Support for Estonia’s opposition Reform Party continues to rise, while that of runner-up Conservative People’s Party (EKRE), a junior member of the three-party government coalition, has declined slightly, a survey commissioned by Postimees and BNS and carried out by pollster Kantar Emor reveals.
The survey carried out in August indicates that support for the Reform Party stood at 36.8 percent, up over 2 percent compared to July. EKRE in second place garnered the support of 17.6 percent of the respondents, 2 percent less than in July.
The Center Party, senior member of the coalition, saw its support grow from 15.3 percent in July to 16 percent in August. The Social Democratic Party, too, improved its standing from 10.8 percent in July to 13 percent in August. Support for the Isamaa party, the second junior member of the coalition, however, declined 2 percent in August, compared with the 6.8 percent it garnered in July.
Support for the non-parliamentary Estonia 200, the Greens and the Richness of Life Party came in at 6.9 percent, 3.5 percent and 1 percent respectively, whereas the Free Party was only supported by around 0.5 percent of the respondents.
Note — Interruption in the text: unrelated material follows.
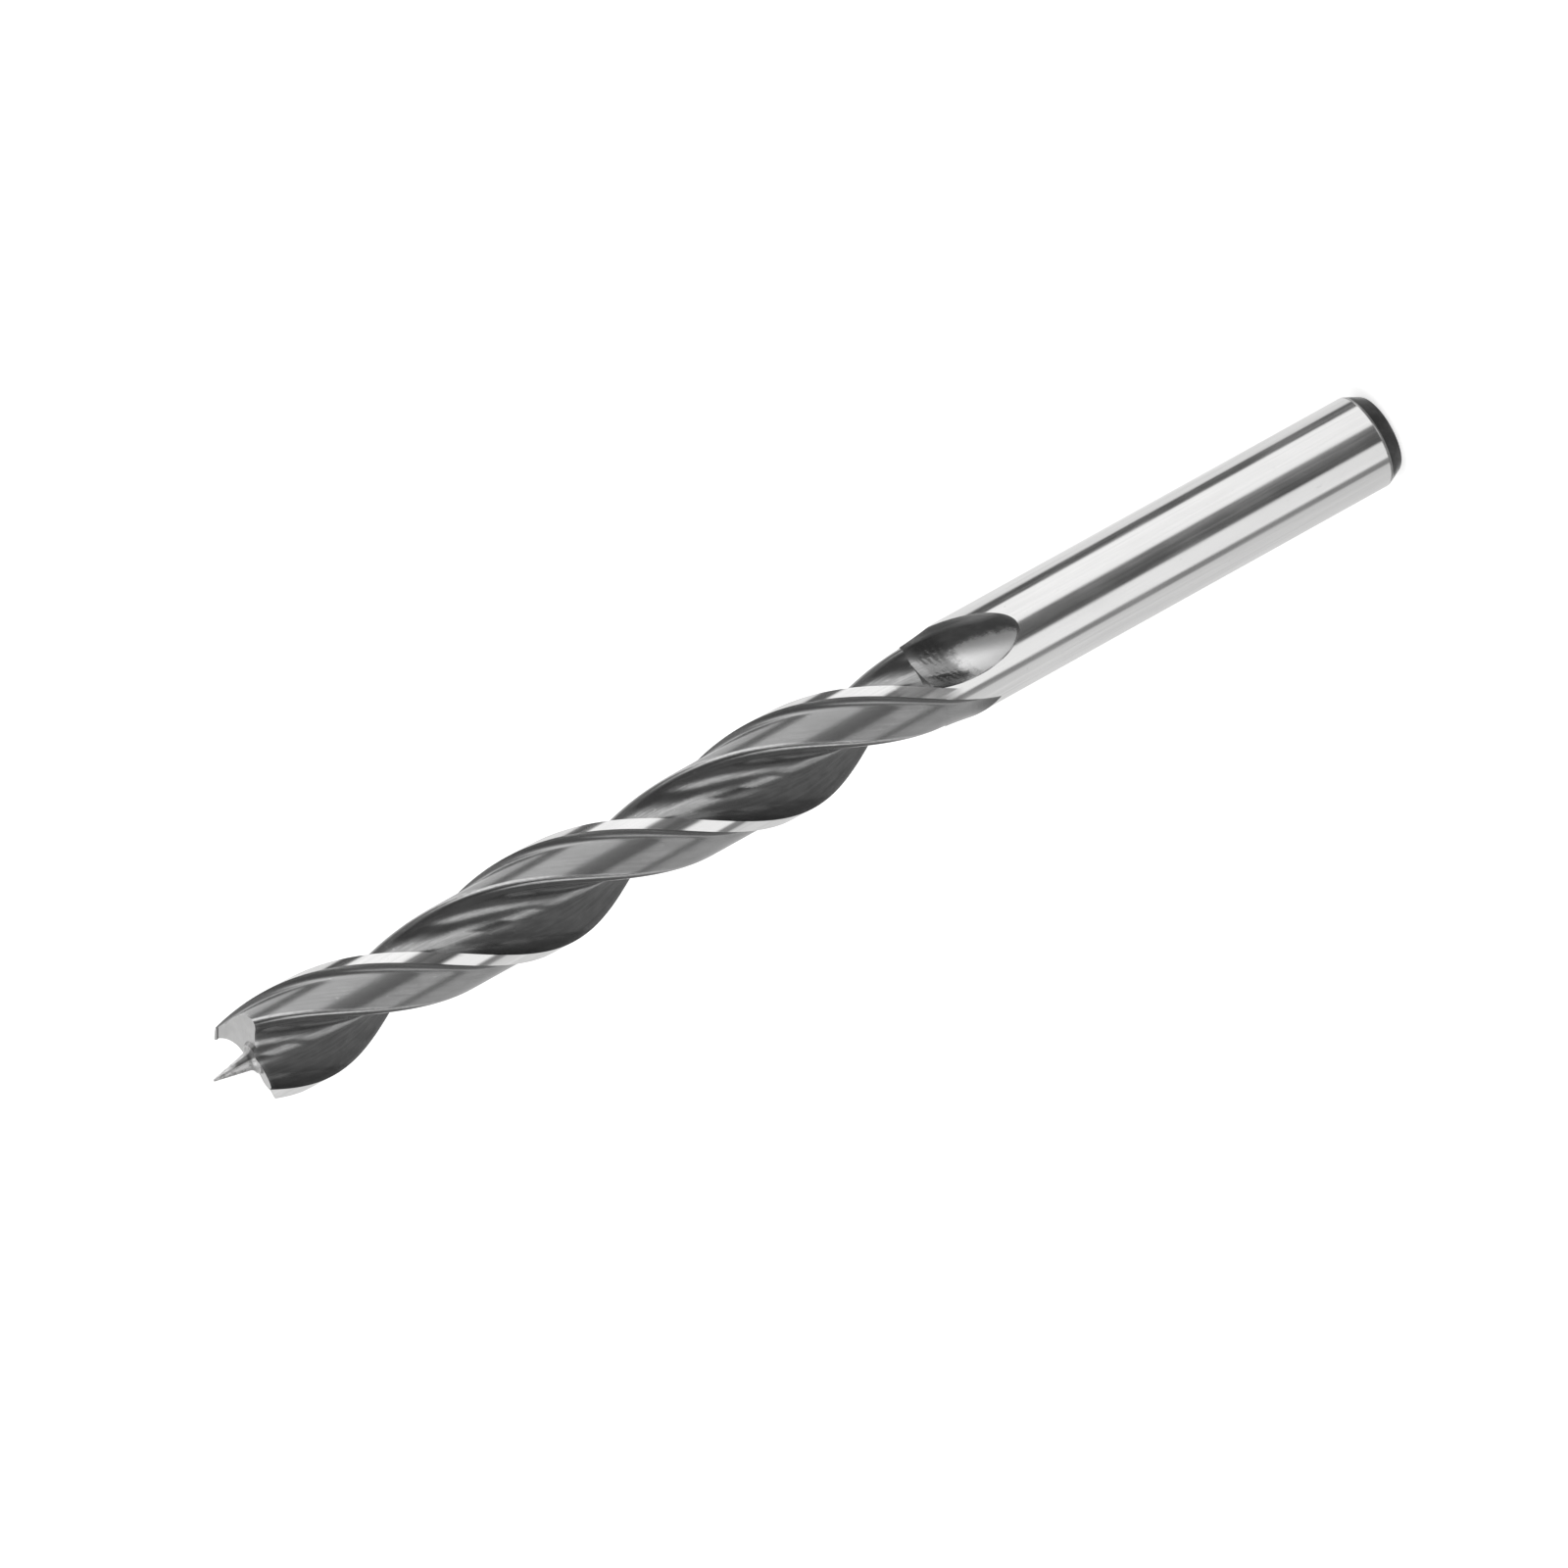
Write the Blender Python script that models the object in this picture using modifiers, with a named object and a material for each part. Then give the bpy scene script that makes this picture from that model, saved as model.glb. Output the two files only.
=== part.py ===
"""Brad-point wood drill bit, 10 mm by 133 mm, right hand, two flutes.

The bit is one piece of steel. It stands on the end of its shank, with its origin at the
centre of that end, and its axis runs up +Z to the brad point. The two spurs lie on +X
and -X. Depths are measured down from the brad point, as they are on the real tool.

The shape follows the way such a bit is made: a turned shank, a helical body swept from
its cross-section, run-outs where the wheels for the flutes and for the relief of the lands
leave the shank, and two ground flanks that leave the brad point and the spurs standing.
"""
from math import acos, atan2, ceil, cos, pi, radians, sin, sqrt, tan

import bmesh
import bpy
from mathutils import Matrix, Vector

MM = 0.001

# The whole bit
OVERALL_LENGTH = 133.0 * MM
CUTTING_DIAMETER = 10.0 * MM
HELIX_ANGLE = radians(30.0)

# Shank, which is ground this much thinner than the hole that the bit cuts
SHANK_REDUCTION = 0.43 * MM
CHAMFER_LENGTH = 1.6 * MM
CHAMFER_DEPTH = 0.85 * MM

# Cross-section of the fluted body
WEB_THICKNESS = 2.6 * MM
FLUTE_RADIUS = 3.9 * MM
MARGIN_WIDTH = 1.26 * MM
CLEARANCE_DEPTH = 0.75 * MM
MARGIN_FILLET = 1.1 * MM
HEEL_ROUNDING = 0.8 * MM

# Run-out of the flutes and of the clearance behind the margins
FLUTE_LENGTH = 80.2 * MM
MARGIN_OVERRUN = 2.8 * MM
MARGIN_TAPER_LENGTH = 7.0 * MM
CLEARANCE_OVERRUN = 6.7 * MM
CLEARANCE_WHEEL_RADIUS = 15.0 * MM
WHEEL_RADIUS = 30.6 * MM
WHEEL_RIM_RADIUS = 4.86 * MM
WHEEL_LIFT = 0.33 * MM
WHEEL_LEAD = radians(5.7)

# Brad point, lips and spurs
BRAD_TIP_RADIUS = 0.12 * MM
BRAD_ANGLE = radians(22.6)
BRAD_CONE_LENGTH = 3.6 * MM
BRAD_FILLET = 0.9 * MM
LIP_ROOT_RADIUS = 1.5 * MM
LIP_ROOT_DEPTH = 4.35 * MM
LIP_RISE = 0.9 * MM
SPUR_HEIGHT = 0.2 * MM
SPUR_THICKNESS = 0.45 * MM
RELIEF_ANGLE = radians(12.0)

# Fineness of the mesh
FLUTE_STEPS = 10
HEEL_STEPS = 4
CLEARANCE_STEPS = 4
FILLET_STEPS = 3
MARGIN_STEPS = 2
LIP_STEPS = 6
ROUND_SEGMENTS = 72
ROWS_PER_TURN = 38
WHEEL_ROWS = 44
WHEEL_SEGMENTS = 48
WHEEL_SWEEP = radians(58.0)
WHEEL_START = radians(10.0)

# Sizes that follow from those above
CUTTING_RADIUS = CUTTING_DIAMETER / 2
SHANK_RADIUS = CUTTING_RADIUS - SHANK_REDUCTION / 2
CLEARANCE_RADIUS = CUTTING_RADIUS - CLEARANCE_DEPTH
WEB_RADIUS = WEB_THICKNESS / 2
PITCH = pi * CUTTING_DIAMETER / tan(HELIX_ANGLE)
MARGIN_LENGTH = FLUTE_LENGTH + MARGIN_OVERRUN
CLEARANCE_LENGTH = FLUTE_LENGTH + CLEARANCE_OVERRUN
SPUR_DEPTH = LIP_ROOT_DEPTH - LIP_RISE - SPUR_HEIGHT
MARGIN_ANGLE = MARGIN_WIDTH / CUTTING_RADIUS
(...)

The combined support for the three-party government coalition in August was 38.4 percent.
“Party rankings are firmly topped by the Reform Party, support for which has stood at around 35-36 percent in the summer months. While the combined support of the government coalition was recovering in July and rose to over 40 percent for the first time in a long time, events in mid-August – a conflict between [ministers] Mart and Martin Helme and a state official as well as tensions in the government coalition – have reversed this trend and given the larger opposition parties an opportunity to once again increase their popularity. The cumulative support for the government coalition first and foremost declined among women as well as among the youngest and oldest group of respondents. EKRE and Isamaa lost the most ground in August,” Kantar Emor survey manager Aivar Voog said.
Kantar Emor conducted the survey by interviewing 1,161 voting-age residents of ages 18-84 online from August 15-21.